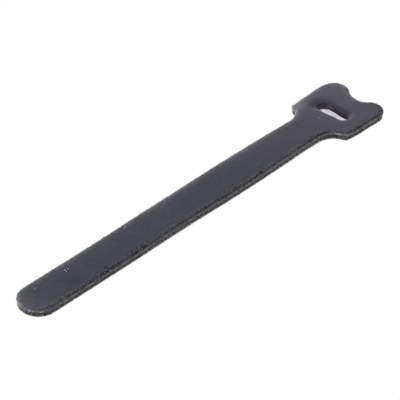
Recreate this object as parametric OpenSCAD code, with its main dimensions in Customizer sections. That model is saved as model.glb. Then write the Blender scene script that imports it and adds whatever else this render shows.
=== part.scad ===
// Hook and loop cable tie: a strap with a rounded tail, and a wide slotted head that the tail goes through.
// +X runs along the strap towards the head and +Z out of the loop side, with the hooks down on z = 0.
// The origin is the middle of the tie's length and width, at the tips of the hooks.

/* [Strap] */
// Length over all, from the tail's tip to the ends of the head's lobes
tie_length = 150; // [100:1:300]
// Width of the strap
strap_w = 13; // [10:0.5:16]
// Corner radius of the tail, at most half the strap's width
tail_r = 6.2; // [2:0.1:8]
// How much each side of the strap has narrowed where it meets the head
neck_taper = 0.2; // [0:0.05:0.6]
// Length over which the strap narrows
taper_l = 12; // [4:1:30]

/* [Head] */
// Width of the head
head_w = 24; // [22:0.5:32]
// Length of the head, from the shoulder corners to the ends of the lobes
head_l = 19.9; // [18:0.1:26]
// Radius of the hollow where the strap widens into the head
neck_r = 7; // [3:0.5:9]
// Slope of the shoulders, measured from the strap's length
shoulder_angle = 64; // [45:1:80]
// Radius that rounds the shoulder corners
corner_r = 0.6; // [0.2:0.1:2]
// Radius of the two lobes at the head's end
lobe_r = 4.6; // [3:0.1:6]
// Slope of the lobes where they run into the notch between them
notch_angle = 44; // [25:1:60]

/* [Slot] */
// Size of the slot along the strap
slot_gap = 4.6; // [3:0.1:6]
// Size of the slot across the strap
slot_w = 12; // [8:0.5:16]
// Radius of the slot's corners, at most half its gap
slot_r = 2; // [0.5:0.1:3]
// Distance from the slot's middle to the ends of the lobes
slot_back = 13.5; // [11:0.5:14]

/* [Layers] */
// Height of the hooks
hook_h = 1.6; // [0.8:0.1:2.5]
// Thickness of the film that the hooks stand on
film_t = 0.35; // [0.2:0.05:0.6]
// Thickness of the loop fabric away from its edges
fabric_t = 0.7; // [0.4:0.05:1.5]
// Thickness to which the fabric is pressed at its cut edge
fabric_edge_t = 0.12; // [0.05:0.01:0.3]
// Width of the band in which the fabric rolls down to its cut edge
roll_w = 1.3; // [0.6:0.1:2]

/* [Hooks] */
// Distance from one row of hooks to the next
row_pitch = 1.6; // [1.2:0.1:3]
// Width of a row of hooks
hook_w = 1.1; // [0.5:0.05:1.15]
// Distance from one clump of hooks to the next along a row
hook_pitch = 4; // [3.5:0.1:6]
// Length of a clump of hooks along its row
hook_l = 2.9; // [1:0.1:3.2]

/* [Hidden] */

inset_r = 0.25;                       // least radius of a shoulder corner that is drawn in
arc_steps = 12;                       // chords in one arc of the outline
roll_steps = 5;                       // rings in the fabric's rolled edge
tail_x = -tie_length / 2;
end_x = tie_length / 2;
strap_half = strap_w / 2;
neck_half = strap_half - neck_taper;
head_half = head_w / 2;
tail_round = min(tail_r, strap_half);
slot_x = end_x - slot_back;
slot_round = min(slot_r, slot_gap / 2);
film_top = hook_h + film_t;

// The neck's arc is kept small enough to end below the shoulder corner.
neck_round = min(neck_r, (head_half - neck_half - corner_r) / (1 - cos(shoulder_angle)));
shoulder_x = end_x - head_l;
flank_drop = head_half - neck_half - neck_round * (1 - cos(shoulder_angle));
neck_x = shoulder_x - flank_drop / tan(shoulder_angle) - neck_round * sin(shoulder_angle);

// The notch is one arc on the tie's axis that meets both lobes smoothly.
lobe_x = end_x - lobe_r;
lobe_y = head_half - lobe_r;
notch_r = lobe_y / sin(notch_angle) - lobe_r;
notch_x = lobe_x + (lobe_r + notch_r) * cos(notch_angle);

// Points on an arc about the centre c, from angle a to angle b.
function arc(c, r, a, b, steps = arc_steps) =
    [for (i = [0:steps]) let (t = a + (b - a) * i / steps) c + r * [cos(t), sin(t)]];

// The shoulder corner, drawn in by d: a fillet between the flank and the head's side.
function corner(d) =
    let (r = max(corner_r, d + inset_r),
         reach = r * tan(shoulder_angle / 2))
    arc([shoulder_x + reach, head_half - r], r - d, 90 + shoulder_angle, 90, 4);

// One side of the outline, from the tail's tip to the middle of the notch, drawn in by d all along.
function side(d) = concat(
    tail_round < strap_half ? [[tail_x + d, 0]] : [],
    arc([tail_x + tail_round, strap_half - tail_round], tail_round - d, 180, 90),
    [[neck_x - taper_l, strap_half - d]],
    arc([neck_x, neck_half + neck_round], neck_round + d, -90, shoulder_angle - 90),
    corner(d),
    arc([lobe_x, lobe_y], lobe_r - d, 90, -notch_angle),
    arc([notch_x, 0], notch_r + d, 180 - notch_angle, 180, arc_steps / 2)
);

// One side of the slot, widened by d, from its tail end to its head end.
function slot_side(d) =
    let (x = slot_gap / 2 - slot_round, y = slot_w / 2 - slot_round)
    concat([[slot_x - slot_gap / 2 - d, 0]],
           arc([slot_x - x, y], slot_round + d, 180, 90, arc_steps / 2),
           arc([slot_x + x, y], slot_round + d, 90, 0, arc_steps / 2),
           [[slot_x + slot_gap / 2 + d, 0]]);

// The points of a line, without those that repeat the point before them.
function distinct(s) = [for (i = [0:len(s) - 1]) if (i == 0 || norm(s[i] - s[i - 1]) > 0.0001) s[i]];

// The whole shape, from its side above the axis: out along that side and back along its mirror image.
function both_sides(line) =
    let (s = distinct(line))
    concat(s, [for (i = [len(s) - 2:-1:1]) [s[i].x, -s[i].y]]);

module tie_shape() {
    difference() {
        polygon(both_sides(side(0)));
        polygon(both_sides(slot_side(0)));
    }
}

// The hooks seen from below: the outline, less the gaps between the rows and between the clumps in a row.
module hook_shape() {
    rows = ceil(head_half / row_pitch);
    clumps = ceil(end_x / hook_pitch);
    row_gap = row_pitch - hook_w;
    clump_gap = hook_pitch - hook_l;
    difference() {
        tie_shape();
        for (i = [-rows:rows])
            translate([-tie_length, i * row_pitch - row_gap / 2])
                square([2 * tie_length, row_gap]);
        for (i = [-clumps:clumps])
            translate([i * hook_pitch - clump_gap / 2, -head_w])
                square([clump_gap, 2 * head_w]);
    }
}

// The moulded hook tape: rows of hooks, which the outline cuts through, and the film that they stand on.
module hook_tape() {
    color([0.16, 0.16, 0.18])
        union() {
            linear_extrude(hook_h) hook_shape();
            translate([0, 0, hook_h])
                linear_extrude(film_t) tie_shape();
        }
}

// How far the fabric's edge is drawn in, and its height over the film, for ring i of the rolled edge.
function roll_in(i) = roll_w * (1 - cos(90 * i / roll_steps));
function roll_up(i) = fabric_edge_t + (fabric_t - fabric_edge_t) * sin(90 * i / roll_steps);

// Direction of a point from the middle of the slot: 180 towards the tail, 0 towards the head's end.
function bearing(p) = atan2(p.y, p.x - slot_x);

// How many points of a line lie further back than the bearing t, or at it too if level is true.
function behind(line, t, level) = len([for (p = line) if (bearing(p) > t || (level && bearing(p) == t)) p]);

// Triangles between one side a of the outline and the same side b of the slot, in order of their bearings.
// A corner is [its number along the line, 0 for the outline or 1 for the slot].
function between(a, b) = concat(
    [for (i = [1:len(a) - 1]) [[i - 1, 0], [i, 0], [behind(b, bearing(a[i]), false) - 1, 1]]],
    [for (j = [1:len(b) - 1]) [[behind(a, bearing(b[j]), true) - 1, 0], [j, 1], [j - 1, 1]]]
);

// The loop fabric: flat beneath, and rolled down to a thin edge round its outline and round the slot.
// Rings of points rise from the film over both rolled edges, and triangles between the two fill the flats.
module loop_fabric() {
    rings = [for (i = [-1:roll_steps]) i < 0 ? [0, 0] : [roll_in(i), roll_up(i)]];
    outer = [for (r = rings) each [for (p = both_sides(side(r[0]))) [p.x, p.y, film_top + r[1]]]];
    inner = [for (r = rings) each [for (p = both_sides(slot_side(r[0]))) [p.x, p.y, film_top + r[1]]]];
    top = len(rings) - 1;
    n = len(outer) / len(rings);
    m = len(inner) / len(rings);

    function outline_point(ring, i) = ring * n + (i + n) % n;
    function slot_point(ring, j) = len(outer) + ring * m + (j + m) % m;
    function walls() = [for (r = [0:top - 1], i = [0:n - 1])
        [outline_point(r, i), outline_point(r, i + 1), outline_point(r + 1, i + 1), outline_point(r + 1, i)]];
    function slot_walls() = [for (r = [0:top - 1], j = [0:m - 1])
        [slot_point(r, j), slot_point(r + 1, j), slot_point(r + 1, j + 1), slot_point(r, j + 1)]];
    function flat(ring, way) = [
        for (t = between(distinct(side(rings[ring][0])), distinct(slot_side(rings[ring][0]))))
            [for (k = way > 0 ? [0, 1, 2] : [2, 1, 0])
                t[k][1] == 0 ? outline_point(ring, way * t[k][0]) : slot_point(ring, way * t[k][0])]];
    function turned(faces) = [for (f = faces) [f[2], f[1], f[0]]];

    color([0.29, 0.29, 0.33])
        polyhedron(points = concat(outer, inner),
                   faces = concat(walls(), slot_walls(), flat(top, 1), flat(top, -1),
                                  turned(flat(0, 1)), turned(flat(0, -1))),
                   convexity = 6);
}

hook_tape();
loop_fabric();
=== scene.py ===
import math

import bpy
import bmesh
import numpy as np
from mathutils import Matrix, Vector


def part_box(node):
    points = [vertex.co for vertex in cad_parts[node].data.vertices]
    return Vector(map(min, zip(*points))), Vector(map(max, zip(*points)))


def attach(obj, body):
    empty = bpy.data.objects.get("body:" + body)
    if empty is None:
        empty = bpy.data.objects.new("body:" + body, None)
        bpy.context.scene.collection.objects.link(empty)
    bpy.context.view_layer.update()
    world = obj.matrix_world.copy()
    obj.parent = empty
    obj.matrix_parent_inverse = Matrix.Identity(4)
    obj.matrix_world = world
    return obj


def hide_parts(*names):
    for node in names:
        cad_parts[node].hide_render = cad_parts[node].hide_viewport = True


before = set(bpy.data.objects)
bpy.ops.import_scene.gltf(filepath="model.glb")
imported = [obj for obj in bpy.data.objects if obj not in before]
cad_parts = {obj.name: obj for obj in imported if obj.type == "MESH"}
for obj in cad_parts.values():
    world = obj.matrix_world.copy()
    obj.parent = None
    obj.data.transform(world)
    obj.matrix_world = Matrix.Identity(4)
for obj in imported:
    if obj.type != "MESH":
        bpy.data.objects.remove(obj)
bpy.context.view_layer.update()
millimetre = 0.001
tapeLow, tapeHigh = (np.array(corner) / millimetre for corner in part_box("hook_tape"))
fabricHigh = np.array(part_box("loop_fabric")[1]) / millimetre
print("frame loaded")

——

Copy out only the lines above from the one with "color([0.29, 0.29, 0.33])" to the one with "obj.parent = empty", inclusive, exactly as they stand.

    color([0.29, 0.29, 0.33])
        polyhedron(points = concat(outer, inner),
                   faces = concat(walls(), slot_walls(), flat(top, 1), flat(top, -1),
                                  turned(flat(0, 1)), turned(flat(0, -1))),
                   convexity = 6);
}

hook_tape();
loop_fabric();
=== scene.py ===
import math

import bpy
import bmesh
import numpy as np
from mathutils import Matrix, Vector


def part_box(node):
    points = [vertex.co for vertex in cad_parts[node].data.vertices]
    return Vector(map(min, zip(*points))), Vector(map(max, zip(*points)))


def attach(obj, body):
    empty = bpy.data.objects.get("body:" + body)
    if empty is None:
        empty = bpy.data.objects.new("body:" + body, None)
        bpy.context.scene.collection.objects.link(empty)
    bpy.context.view_layer.update()
    world = obj.matrix_world.copy()
    obj.parent = empty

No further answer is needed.